▸ **Input for this task**

-- START --

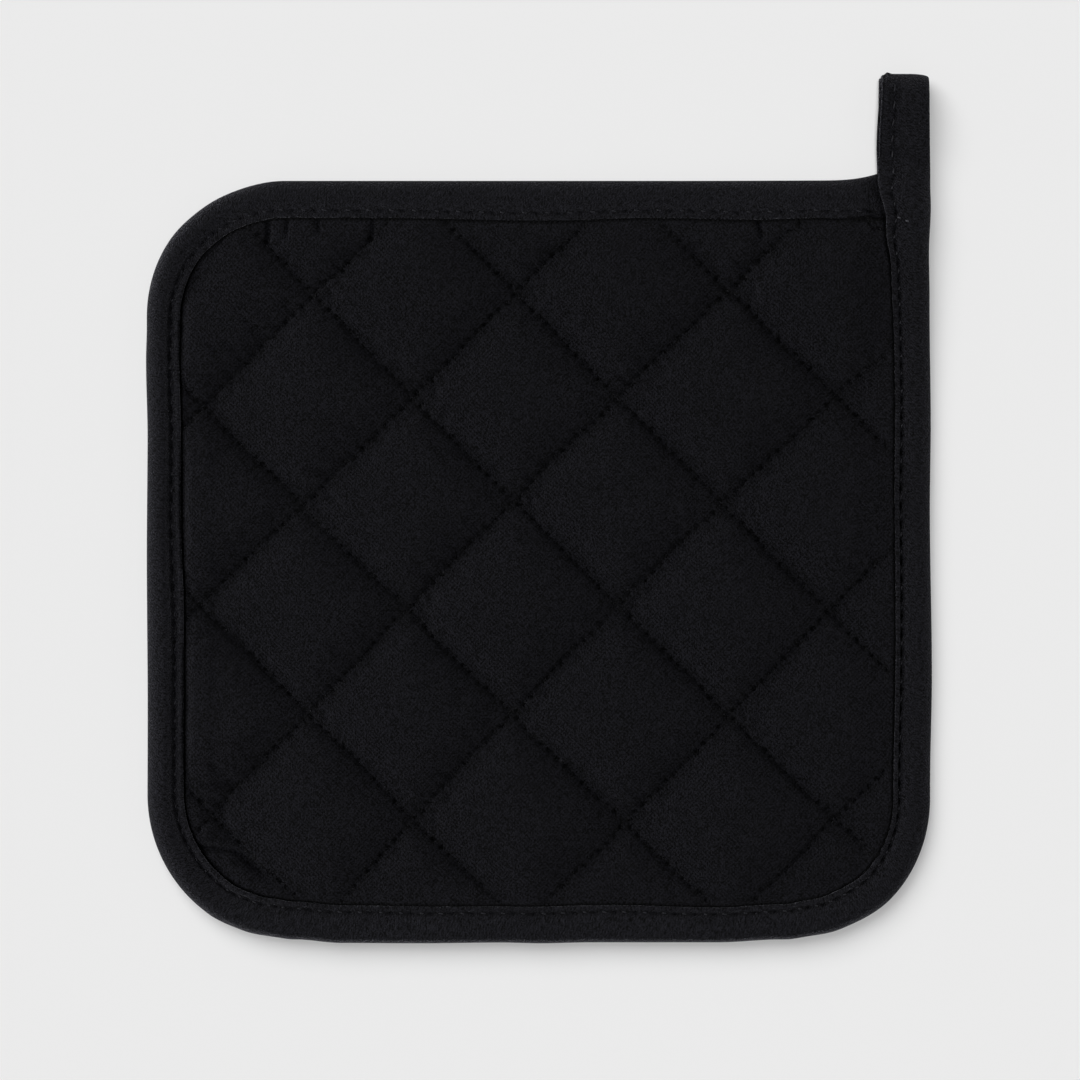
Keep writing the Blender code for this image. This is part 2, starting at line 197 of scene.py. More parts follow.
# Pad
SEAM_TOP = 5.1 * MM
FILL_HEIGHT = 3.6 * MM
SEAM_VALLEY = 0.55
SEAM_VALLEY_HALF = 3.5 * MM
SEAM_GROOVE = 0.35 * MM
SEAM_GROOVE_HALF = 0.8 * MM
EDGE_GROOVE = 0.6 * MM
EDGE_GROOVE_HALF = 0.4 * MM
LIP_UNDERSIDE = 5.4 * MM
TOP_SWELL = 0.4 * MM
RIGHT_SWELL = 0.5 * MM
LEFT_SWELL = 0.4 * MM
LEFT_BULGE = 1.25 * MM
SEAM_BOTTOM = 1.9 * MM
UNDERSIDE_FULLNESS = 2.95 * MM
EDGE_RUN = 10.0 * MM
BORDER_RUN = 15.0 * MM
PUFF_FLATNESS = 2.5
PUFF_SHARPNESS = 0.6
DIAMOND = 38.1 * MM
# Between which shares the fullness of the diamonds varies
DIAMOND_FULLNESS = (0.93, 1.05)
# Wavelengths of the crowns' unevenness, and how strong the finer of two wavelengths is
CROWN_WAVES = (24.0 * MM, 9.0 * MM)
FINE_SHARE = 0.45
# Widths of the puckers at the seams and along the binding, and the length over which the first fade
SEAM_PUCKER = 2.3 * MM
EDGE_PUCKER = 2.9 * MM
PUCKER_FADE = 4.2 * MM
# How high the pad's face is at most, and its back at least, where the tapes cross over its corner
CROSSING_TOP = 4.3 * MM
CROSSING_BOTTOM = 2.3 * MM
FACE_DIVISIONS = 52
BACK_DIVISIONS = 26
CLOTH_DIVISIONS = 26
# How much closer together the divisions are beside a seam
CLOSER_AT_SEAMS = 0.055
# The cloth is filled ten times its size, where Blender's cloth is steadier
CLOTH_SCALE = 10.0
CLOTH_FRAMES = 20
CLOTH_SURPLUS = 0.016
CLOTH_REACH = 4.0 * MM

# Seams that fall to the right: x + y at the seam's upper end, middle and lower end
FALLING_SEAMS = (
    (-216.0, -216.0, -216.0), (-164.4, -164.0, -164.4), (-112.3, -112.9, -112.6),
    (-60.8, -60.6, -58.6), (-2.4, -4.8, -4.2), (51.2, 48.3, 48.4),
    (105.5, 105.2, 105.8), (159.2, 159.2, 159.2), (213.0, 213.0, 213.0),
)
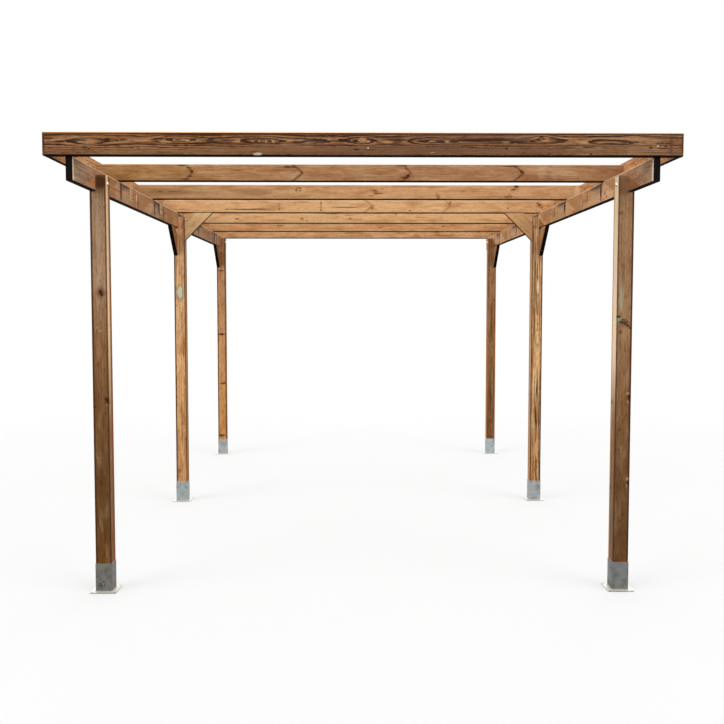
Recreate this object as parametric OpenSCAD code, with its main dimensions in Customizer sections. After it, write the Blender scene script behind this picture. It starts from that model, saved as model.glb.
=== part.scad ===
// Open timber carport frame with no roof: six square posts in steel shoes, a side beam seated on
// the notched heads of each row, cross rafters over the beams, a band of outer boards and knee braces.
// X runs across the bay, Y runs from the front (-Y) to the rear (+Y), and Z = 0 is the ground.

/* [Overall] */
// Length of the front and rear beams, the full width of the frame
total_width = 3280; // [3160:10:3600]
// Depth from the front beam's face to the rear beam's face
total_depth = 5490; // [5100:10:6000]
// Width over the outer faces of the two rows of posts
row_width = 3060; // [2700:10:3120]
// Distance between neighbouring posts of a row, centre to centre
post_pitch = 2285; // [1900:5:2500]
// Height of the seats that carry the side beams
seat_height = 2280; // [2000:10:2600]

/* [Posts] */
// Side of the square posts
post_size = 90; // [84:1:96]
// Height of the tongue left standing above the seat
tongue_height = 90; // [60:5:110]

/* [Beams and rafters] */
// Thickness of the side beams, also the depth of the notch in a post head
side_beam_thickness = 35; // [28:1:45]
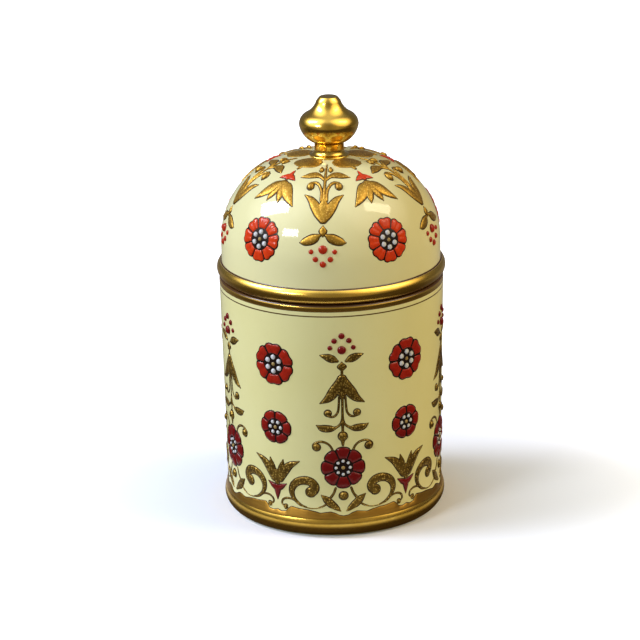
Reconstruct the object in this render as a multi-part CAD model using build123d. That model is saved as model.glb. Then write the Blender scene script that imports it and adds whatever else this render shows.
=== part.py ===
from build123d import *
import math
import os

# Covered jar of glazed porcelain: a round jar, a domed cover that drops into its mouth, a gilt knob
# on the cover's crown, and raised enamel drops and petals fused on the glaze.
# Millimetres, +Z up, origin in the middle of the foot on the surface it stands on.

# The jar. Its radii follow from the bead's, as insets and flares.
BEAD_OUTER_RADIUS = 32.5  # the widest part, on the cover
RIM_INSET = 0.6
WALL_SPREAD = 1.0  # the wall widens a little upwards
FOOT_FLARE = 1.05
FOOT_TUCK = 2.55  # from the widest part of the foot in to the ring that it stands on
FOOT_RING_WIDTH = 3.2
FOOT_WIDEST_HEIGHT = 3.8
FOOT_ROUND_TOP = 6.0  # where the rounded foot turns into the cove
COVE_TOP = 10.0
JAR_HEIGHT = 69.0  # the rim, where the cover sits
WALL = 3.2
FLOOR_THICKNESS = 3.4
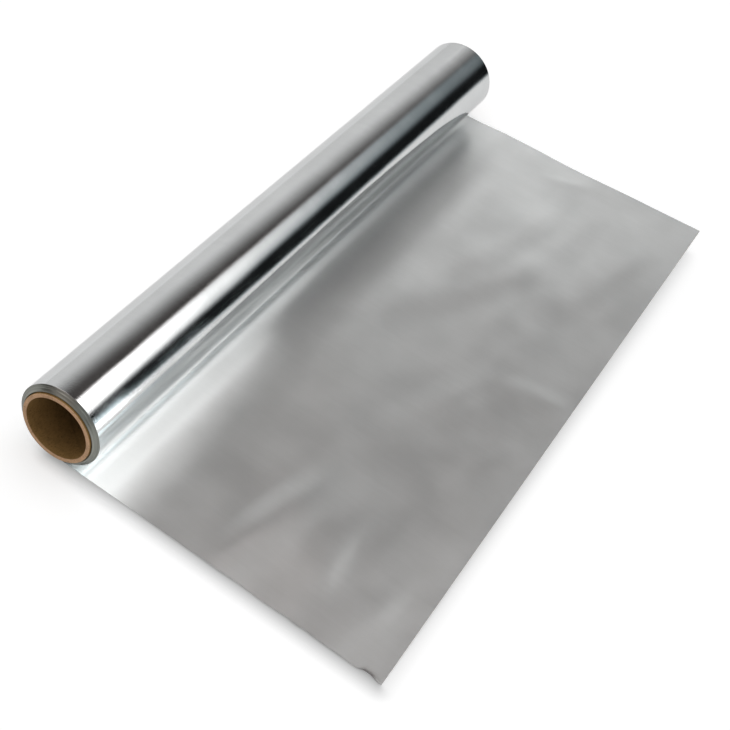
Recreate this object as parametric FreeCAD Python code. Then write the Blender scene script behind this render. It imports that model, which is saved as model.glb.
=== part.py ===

-- END --

Return exactly the leading lines of the listing, stopping after the line in which "CLOTH_REACH = 4.0 * MM" occurs.

▸ **Final answer**
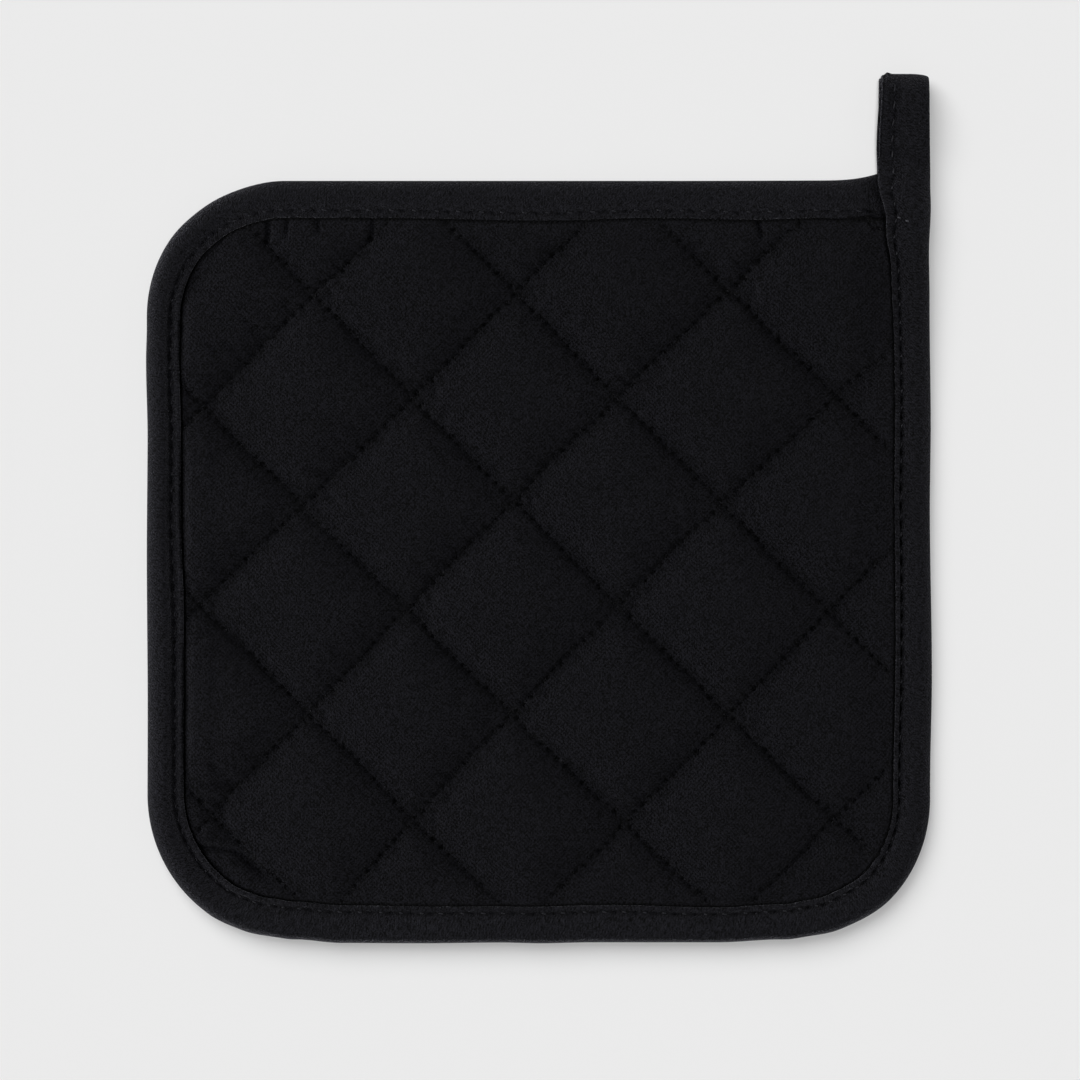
Keep writing the Blender code for this image. This is part 2, starting at line 197 of scene.py. More parts follow.
# Pad
SEAM_TOP = 5.1 * MM
FILL_HEIGHT = 3.6 * MM
SEAM_VALLEY = 0.55
SEAM_VALLEY_HALF = 3.5 * MM
SEAM_GROOVE = 0.35 * MM
SEAM_GROOVE_HALF = 0.8 * MM
EDGE_GROOVE = 0.6 * MM
EDGE_GROOVE_HALF = 0.4 * MM
LIP_UNDERSIDE = 5.4 * MM
TOP_SWELL = 0.4 * MM
RIGHT_SWELL = 0.5 * MM
LEFT_SWELL = 0.4 * MM
LEFT_BULGE = 1.25 * MM
SEAM_BOTTOM = 1.9 * MM
UNDERSIDE_FULLNESS = 2.95 * MM
EDGE_RUN = 10.0 * MM
BORDER_RUN = 15.0 * MM
PUFF_FLATNESS = 2.5
PUFF_SHARPNESS = 0.6
DIAMOND = 38.1 * MM
# Between which shares the fullness of the diamonds varies
DIAMOND_FULLNESS = (0.93, 1.05)
# Wavelengths of the crowns' unevenness, and how strong the finer of two wavelengths is
CROWN_WAVES = (24.0 * MM, 9.0 * MM)
FINE_SHARE = 0.45
# Widths of the puckers at the seams and along the binding, and the length over which the first fade
SEAM_PUCKER = 2.3 * MM
EDGE_PUCKER = 2.9 * MM
PUCKER_FADE = 4.2 * MM
# How high the pad's face is at most, and its back at least, where the tapes cross over its corner
CROSSING_TOP = 4.3 * MM
CROSSING_BOTTOM = 2.3 * MM
FACE_DIVISIONS = 52
BACK_DIVISIONS = 26
CLOTH_DIVISIONS = 26
# How much closer together the divisions are beside a seam
CLOSER_AT_SEAMS = 0.055
# The cloth is filled ten times its size, where Blender's cloth is steadier
CLOTH_SCALE = 10.0
CLOTH_FRAMES = 20
CLOTH_SURPLUS = 0.016
CLOTH_REACH = 4.0 * MM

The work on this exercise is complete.